The Application Registers sometimes include information on patients’ parents, whether admitted or not, and sometimes the reason for refusal.

Standardisation and Coding

Several data elements have been added to the databases, by the project team, to make searching simpler or to enable standard searches to be conducted across databases. This information has been included in additional fields. Fields which have been added include, year of birth (for family historians), disease standardisation and classification fields, and additional address fields.


In order to help users locate addresses, additional fields were added to the database to provide standardised spellings of street names. For London and Glasgow-based addresses, Registration Districts and (in the case of London) Registration sub-districts were added. Street names were also standardised.
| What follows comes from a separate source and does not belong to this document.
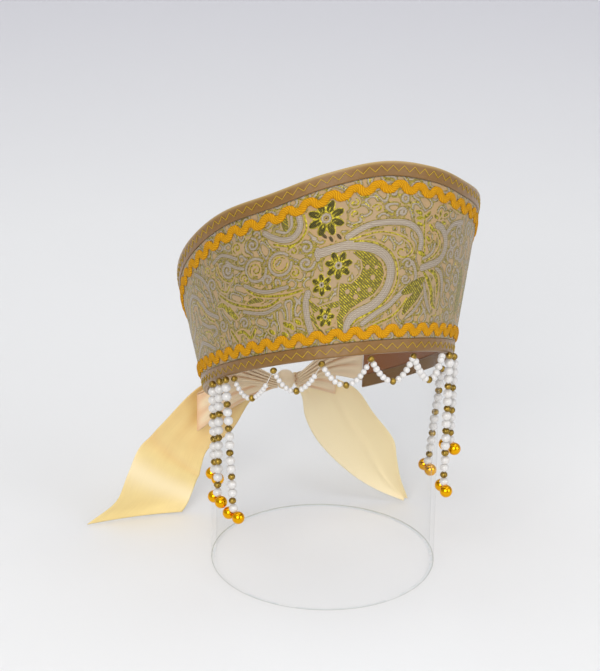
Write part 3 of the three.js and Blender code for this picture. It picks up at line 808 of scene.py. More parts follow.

For addresses outside London or Glasgow, the addition of county name provides a similar service. This complicated and painstaking work was undertaken by Juliet Warren. A similar approach has been taken with the Glasgow addresses – with the help of local volunteers from the Glasgow and West of Scotland Family History Society.

The Diseases

Children’s diseases in the nineteenth century were imperfectly understood, and nosology has changed greatly since then. Diseases range from the expected typhoid fever and (w)hooping cough to talipes (club foot) and taenia (tapeworm). Many children were admitted with diseases of poverty, such as tubercular joints and lungs, rickets and rheumatism. Abscesses, caused by infections, under-nourishment and tubercular conditions, were common, and eczema was remarkably prevalent. Chorea, or St. Vitus’ Dance, is now familiar to all involved in the project, as is the distressing strumous ophthalmia, an eye condition rampant in children’s homes and orphanages.

The disease or condition of a child on admissions was transcribed into the database exactly as it was written in the Register. This resulted in many different spellings of even common diseases such as diarrhoea and scarlet fever. A related field was therefore added to the databases containing a standardised spelling of the diagnosis and two levels of classification were applied to enable analysis of disease-types. The first classification was developed specifically for the project by Dr Andrea Tanner and Dr Sue Hawkins. It is based on nineteenth century understanding of diseases and loosely applies the Registrar General’s Causes of Mortality headings, which, in part, groups diseases by body site affected. The second classification used applies the modern World Health Organisation’s International Classification of Diseases (ICD10) codes to diagnoses in the registers. Work on this was undertaken by Alicja Skowronska, a senior medical coder at Great Ormond Street Hospital for Children. (NB ICD 10 coding was only added to Great Ormond Street admissions between 1852 and 1914)

Standardisation/classification of diseases on admission has enabled cross-database searching.

The HHARP databases are being used in many ways, to study a wide variety of academic questions such as:

  • the growing importance of hospitalisation in understanding the health of the urban child
  • working class families' use of the children's hospital as a resource
  • the suspected change in the role of the hospital, from being a place of refuge from dire domestic circumstance, to a place of scientific advancement offering increasing likelihood of cure for children whose life chances had been disadvantaged by poverty.
  • differences and similarities between different parts of London and between the English and Scottish capitals.

The addition of the Alexandra Hospital for Children with Hip Disease provides a unique opportunity to study the treatment of children suffering from the scourge of poor children in the 19th century, tubercular disease of the bones.

For family historians HHARP offers another resource for tracing ancestors, in the inter-census years.

The HHARP databases complement and inform other archival databases, and will fill a gap in information on the lives of Victorian urban children, and on the institutionalisation - and medicalisation - of childhood, that was such a feature of late-nineteenth and early twentieth century Britain.